_What you should do_.
Pick out the lines below that include the string "imported".

_Provided material_.
┏━━

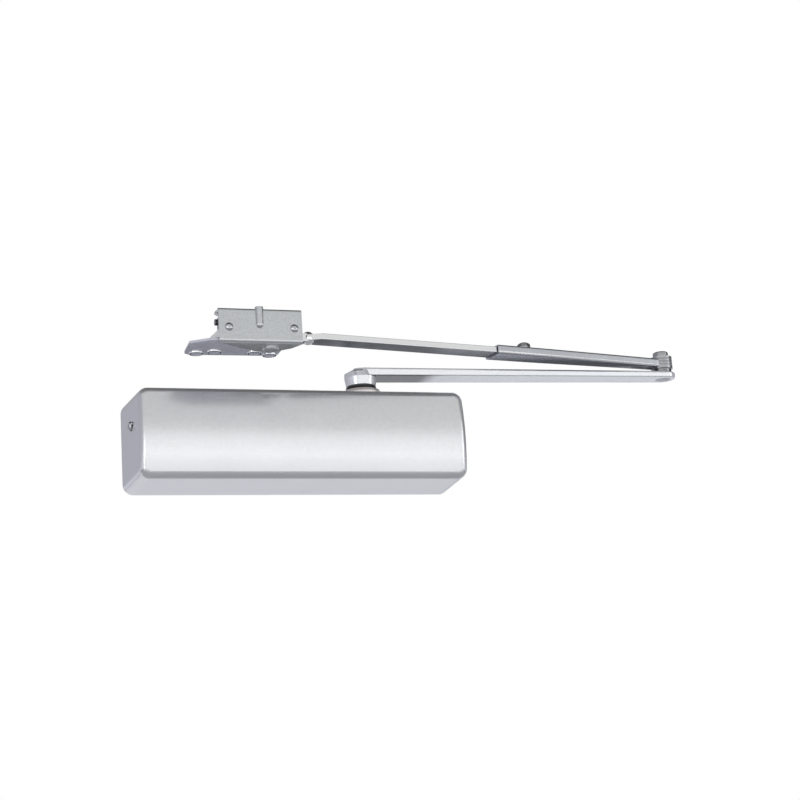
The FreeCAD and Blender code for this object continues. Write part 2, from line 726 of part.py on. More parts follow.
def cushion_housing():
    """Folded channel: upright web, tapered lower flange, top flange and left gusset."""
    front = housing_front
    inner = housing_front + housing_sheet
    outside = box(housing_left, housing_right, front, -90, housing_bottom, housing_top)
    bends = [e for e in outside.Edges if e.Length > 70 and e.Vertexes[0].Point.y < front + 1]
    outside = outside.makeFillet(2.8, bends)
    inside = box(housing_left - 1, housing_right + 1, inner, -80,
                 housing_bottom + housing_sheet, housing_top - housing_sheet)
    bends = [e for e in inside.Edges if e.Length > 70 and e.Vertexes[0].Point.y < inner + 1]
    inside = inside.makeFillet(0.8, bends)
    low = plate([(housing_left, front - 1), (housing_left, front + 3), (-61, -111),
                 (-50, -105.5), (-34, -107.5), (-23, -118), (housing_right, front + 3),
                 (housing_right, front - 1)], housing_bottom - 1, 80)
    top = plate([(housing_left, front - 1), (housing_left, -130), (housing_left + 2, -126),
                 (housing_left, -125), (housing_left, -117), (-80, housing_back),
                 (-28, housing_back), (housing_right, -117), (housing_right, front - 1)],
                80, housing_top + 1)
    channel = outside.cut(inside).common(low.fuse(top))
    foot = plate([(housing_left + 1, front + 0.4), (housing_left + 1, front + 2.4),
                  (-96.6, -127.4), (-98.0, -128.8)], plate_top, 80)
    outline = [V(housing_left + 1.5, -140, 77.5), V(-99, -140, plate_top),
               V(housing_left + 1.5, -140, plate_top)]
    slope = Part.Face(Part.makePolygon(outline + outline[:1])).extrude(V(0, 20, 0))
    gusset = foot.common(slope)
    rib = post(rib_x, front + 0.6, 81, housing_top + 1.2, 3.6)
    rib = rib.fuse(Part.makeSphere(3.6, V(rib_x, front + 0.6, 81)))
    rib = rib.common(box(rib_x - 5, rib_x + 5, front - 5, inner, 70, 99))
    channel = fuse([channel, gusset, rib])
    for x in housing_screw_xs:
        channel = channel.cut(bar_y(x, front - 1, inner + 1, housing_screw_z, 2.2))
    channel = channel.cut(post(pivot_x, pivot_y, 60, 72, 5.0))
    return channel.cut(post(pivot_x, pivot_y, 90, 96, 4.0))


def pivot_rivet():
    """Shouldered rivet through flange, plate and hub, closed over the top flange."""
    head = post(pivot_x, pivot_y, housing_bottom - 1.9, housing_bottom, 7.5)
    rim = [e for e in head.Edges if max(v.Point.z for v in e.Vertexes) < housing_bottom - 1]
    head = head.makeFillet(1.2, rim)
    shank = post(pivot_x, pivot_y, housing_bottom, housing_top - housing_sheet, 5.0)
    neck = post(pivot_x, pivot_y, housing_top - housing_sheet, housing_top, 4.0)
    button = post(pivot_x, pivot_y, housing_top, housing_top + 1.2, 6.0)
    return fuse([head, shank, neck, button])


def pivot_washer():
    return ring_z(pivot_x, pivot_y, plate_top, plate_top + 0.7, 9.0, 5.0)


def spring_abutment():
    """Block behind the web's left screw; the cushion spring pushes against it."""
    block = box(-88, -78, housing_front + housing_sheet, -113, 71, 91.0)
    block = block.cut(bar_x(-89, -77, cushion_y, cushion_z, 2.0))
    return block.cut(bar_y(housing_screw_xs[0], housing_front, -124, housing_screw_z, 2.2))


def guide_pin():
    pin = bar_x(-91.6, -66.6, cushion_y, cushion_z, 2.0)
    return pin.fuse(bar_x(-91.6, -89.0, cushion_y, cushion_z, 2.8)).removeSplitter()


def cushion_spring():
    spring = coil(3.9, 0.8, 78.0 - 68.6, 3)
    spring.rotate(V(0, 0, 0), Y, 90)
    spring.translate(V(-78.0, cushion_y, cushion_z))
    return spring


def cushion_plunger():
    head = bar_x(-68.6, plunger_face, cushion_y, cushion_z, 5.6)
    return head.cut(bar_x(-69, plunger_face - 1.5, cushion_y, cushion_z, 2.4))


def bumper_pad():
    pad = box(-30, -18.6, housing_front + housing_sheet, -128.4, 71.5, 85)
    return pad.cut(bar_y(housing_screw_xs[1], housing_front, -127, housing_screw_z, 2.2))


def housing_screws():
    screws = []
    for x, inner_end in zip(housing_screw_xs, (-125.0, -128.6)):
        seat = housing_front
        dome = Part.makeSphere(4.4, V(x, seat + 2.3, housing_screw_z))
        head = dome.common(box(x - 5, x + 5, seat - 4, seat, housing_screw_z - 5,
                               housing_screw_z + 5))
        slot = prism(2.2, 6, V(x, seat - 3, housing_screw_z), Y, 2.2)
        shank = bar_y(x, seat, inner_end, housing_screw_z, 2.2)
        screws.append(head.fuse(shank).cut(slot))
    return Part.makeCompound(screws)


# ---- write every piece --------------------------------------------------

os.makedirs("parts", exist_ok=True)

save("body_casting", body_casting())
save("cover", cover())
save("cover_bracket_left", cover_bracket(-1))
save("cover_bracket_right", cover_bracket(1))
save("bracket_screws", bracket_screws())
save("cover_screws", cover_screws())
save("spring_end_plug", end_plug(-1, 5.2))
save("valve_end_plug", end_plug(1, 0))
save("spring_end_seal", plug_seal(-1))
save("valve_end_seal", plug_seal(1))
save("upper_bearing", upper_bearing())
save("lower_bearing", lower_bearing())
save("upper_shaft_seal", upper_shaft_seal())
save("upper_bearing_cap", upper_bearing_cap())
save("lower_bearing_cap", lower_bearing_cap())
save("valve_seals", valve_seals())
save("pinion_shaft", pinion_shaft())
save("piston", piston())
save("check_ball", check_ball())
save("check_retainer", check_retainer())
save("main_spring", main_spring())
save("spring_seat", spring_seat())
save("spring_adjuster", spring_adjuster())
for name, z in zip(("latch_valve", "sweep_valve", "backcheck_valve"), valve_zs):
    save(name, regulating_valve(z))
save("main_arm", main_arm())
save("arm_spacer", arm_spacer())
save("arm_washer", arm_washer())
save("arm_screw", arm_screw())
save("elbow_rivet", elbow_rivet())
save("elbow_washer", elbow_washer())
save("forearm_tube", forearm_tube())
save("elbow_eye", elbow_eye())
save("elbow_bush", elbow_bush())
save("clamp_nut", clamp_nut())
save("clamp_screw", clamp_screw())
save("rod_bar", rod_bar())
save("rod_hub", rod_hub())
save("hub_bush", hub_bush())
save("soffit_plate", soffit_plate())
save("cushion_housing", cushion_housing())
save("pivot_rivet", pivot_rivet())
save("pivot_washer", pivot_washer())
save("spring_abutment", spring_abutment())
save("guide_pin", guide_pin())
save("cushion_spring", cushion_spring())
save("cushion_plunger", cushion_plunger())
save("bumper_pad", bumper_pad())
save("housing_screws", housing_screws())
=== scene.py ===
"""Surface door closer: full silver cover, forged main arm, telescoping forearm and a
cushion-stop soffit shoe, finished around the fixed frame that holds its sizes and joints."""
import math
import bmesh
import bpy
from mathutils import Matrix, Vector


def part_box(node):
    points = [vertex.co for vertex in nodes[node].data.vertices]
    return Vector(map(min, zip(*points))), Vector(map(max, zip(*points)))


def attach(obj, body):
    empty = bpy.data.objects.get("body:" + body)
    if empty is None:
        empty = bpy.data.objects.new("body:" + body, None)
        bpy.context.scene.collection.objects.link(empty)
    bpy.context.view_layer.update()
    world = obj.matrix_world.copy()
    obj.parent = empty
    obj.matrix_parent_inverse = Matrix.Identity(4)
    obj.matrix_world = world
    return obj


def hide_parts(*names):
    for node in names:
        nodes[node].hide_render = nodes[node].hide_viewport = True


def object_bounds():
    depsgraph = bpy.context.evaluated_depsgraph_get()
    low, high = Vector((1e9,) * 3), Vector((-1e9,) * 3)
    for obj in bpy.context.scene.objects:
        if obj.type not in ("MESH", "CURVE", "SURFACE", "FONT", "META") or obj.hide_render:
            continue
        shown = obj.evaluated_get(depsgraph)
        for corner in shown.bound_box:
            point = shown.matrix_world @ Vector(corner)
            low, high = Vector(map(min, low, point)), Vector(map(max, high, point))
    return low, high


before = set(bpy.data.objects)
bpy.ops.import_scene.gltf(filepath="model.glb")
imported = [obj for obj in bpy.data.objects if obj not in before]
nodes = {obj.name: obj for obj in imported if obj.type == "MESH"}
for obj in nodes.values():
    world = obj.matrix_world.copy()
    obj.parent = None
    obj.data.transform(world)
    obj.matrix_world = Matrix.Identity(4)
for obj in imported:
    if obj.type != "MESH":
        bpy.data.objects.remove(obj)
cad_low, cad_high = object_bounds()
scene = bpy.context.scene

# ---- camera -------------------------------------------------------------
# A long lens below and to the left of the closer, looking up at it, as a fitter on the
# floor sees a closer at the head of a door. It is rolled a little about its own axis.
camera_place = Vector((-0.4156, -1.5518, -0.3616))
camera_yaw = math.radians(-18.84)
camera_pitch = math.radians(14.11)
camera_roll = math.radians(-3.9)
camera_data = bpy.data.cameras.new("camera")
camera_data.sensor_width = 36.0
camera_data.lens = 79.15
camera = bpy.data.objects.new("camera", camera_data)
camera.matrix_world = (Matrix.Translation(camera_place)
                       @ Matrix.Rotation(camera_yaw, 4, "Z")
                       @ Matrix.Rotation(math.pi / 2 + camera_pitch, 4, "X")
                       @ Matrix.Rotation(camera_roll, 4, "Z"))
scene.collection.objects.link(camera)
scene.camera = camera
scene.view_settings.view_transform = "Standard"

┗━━

_Full response_.
imported = [obj for obj in bpy.data.objects if obj not in before]
nodes = {obj.name: obj for obj in imported if obj.type == "MESH"}
for obj in imported:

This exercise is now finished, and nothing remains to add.